Exercise prompt: In the material below, identify each line bearing the word "materials". Reproduce those lines.
---
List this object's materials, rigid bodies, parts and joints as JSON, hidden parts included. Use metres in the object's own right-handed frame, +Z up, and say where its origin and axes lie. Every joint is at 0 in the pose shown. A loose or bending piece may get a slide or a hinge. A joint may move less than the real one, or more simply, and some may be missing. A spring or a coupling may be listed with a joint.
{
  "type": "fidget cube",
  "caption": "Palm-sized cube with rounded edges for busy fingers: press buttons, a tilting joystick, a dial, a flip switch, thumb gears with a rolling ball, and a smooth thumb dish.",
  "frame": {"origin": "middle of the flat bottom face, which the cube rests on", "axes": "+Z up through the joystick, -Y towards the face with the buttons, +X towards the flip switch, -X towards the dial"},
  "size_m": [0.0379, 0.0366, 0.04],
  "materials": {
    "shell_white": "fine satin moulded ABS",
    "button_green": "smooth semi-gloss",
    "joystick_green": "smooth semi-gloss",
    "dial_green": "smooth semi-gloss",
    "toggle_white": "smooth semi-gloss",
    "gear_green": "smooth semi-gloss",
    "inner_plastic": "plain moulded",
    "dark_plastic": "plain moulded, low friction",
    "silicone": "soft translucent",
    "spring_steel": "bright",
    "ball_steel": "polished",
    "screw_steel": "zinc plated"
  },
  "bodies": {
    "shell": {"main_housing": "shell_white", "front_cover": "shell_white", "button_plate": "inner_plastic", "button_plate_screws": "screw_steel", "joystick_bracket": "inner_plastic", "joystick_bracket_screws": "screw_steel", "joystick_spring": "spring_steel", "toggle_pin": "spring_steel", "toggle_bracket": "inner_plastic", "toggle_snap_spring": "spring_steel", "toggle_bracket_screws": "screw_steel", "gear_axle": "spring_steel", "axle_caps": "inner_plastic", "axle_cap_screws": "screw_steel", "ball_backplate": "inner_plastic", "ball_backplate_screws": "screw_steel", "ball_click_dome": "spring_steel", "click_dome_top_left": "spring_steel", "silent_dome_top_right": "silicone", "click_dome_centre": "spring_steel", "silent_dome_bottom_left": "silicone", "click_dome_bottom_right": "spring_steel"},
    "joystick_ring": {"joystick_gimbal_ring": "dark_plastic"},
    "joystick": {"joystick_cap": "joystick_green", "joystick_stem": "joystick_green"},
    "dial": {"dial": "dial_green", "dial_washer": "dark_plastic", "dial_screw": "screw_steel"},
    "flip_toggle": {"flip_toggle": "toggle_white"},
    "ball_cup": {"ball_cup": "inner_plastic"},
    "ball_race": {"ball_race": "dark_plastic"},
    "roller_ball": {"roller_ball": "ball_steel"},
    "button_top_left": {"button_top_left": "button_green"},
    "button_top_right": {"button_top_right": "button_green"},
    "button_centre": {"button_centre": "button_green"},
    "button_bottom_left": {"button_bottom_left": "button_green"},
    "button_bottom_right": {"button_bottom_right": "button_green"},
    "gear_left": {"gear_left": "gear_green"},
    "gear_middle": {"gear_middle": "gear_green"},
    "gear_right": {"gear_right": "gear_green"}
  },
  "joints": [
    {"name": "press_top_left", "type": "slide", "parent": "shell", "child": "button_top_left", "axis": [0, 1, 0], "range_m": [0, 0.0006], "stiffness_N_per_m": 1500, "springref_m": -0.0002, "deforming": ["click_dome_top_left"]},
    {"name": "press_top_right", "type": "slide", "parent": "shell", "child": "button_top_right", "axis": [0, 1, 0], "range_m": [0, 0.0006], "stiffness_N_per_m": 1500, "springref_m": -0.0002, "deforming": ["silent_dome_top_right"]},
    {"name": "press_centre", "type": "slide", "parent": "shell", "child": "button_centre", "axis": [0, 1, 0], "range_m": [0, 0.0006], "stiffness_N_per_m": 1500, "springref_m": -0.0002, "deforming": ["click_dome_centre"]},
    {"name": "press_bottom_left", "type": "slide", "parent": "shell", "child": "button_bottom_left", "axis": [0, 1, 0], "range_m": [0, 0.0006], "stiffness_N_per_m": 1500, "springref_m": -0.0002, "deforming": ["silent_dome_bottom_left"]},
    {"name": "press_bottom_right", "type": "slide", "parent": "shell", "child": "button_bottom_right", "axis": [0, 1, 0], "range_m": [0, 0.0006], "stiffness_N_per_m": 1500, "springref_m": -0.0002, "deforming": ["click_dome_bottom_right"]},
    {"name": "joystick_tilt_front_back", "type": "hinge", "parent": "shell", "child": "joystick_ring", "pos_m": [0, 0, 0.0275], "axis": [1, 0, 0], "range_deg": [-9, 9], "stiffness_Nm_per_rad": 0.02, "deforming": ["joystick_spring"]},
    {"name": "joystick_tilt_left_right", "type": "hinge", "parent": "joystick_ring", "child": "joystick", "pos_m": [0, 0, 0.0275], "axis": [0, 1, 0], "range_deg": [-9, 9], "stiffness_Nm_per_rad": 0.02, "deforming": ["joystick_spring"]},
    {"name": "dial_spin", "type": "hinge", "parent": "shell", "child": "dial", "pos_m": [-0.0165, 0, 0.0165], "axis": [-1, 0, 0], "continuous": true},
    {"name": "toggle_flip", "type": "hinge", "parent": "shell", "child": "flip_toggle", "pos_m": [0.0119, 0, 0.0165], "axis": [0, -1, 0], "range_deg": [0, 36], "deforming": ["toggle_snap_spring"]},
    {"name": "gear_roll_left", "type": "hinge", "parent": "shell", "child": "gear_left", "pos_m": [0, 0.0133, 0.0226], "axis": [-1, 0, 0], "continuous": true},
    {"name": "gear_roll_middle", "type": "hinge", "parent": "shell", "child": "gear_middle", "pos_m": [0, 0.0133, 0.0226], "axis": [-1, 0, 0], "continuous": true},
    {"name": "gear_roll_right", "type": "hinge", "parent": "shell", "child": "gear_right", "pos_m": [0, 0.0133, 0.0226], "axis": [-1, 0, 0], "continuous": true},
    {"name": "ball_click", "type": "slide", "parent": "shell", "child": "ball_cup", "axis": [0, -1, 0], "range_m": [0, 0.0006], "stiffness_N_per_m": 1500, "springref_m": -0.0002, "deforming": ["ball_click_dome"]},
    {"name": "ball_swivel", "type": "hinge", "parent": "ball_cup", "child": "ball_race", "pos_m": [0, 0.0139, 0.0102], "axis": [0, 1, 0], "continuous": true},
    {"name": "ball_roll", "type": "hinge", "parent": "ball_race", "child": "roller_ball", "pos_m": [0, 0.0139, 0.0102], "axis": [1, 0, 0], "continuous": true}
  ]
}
---
Solution for this task:
List this object's materials, rigid bodies, parts and joints as JSON, hidden parts included. Use metres in the object's own right-handed frame, +Z up, and say where its origin and axes lie. Every joint is at 0 in the pose shown. A loose or bending piece may get a slide or a hinge. A joint may move less than the real one, or more simply, and some may be missing. A spring or a coupling may be listed with a joint.
  "materials": {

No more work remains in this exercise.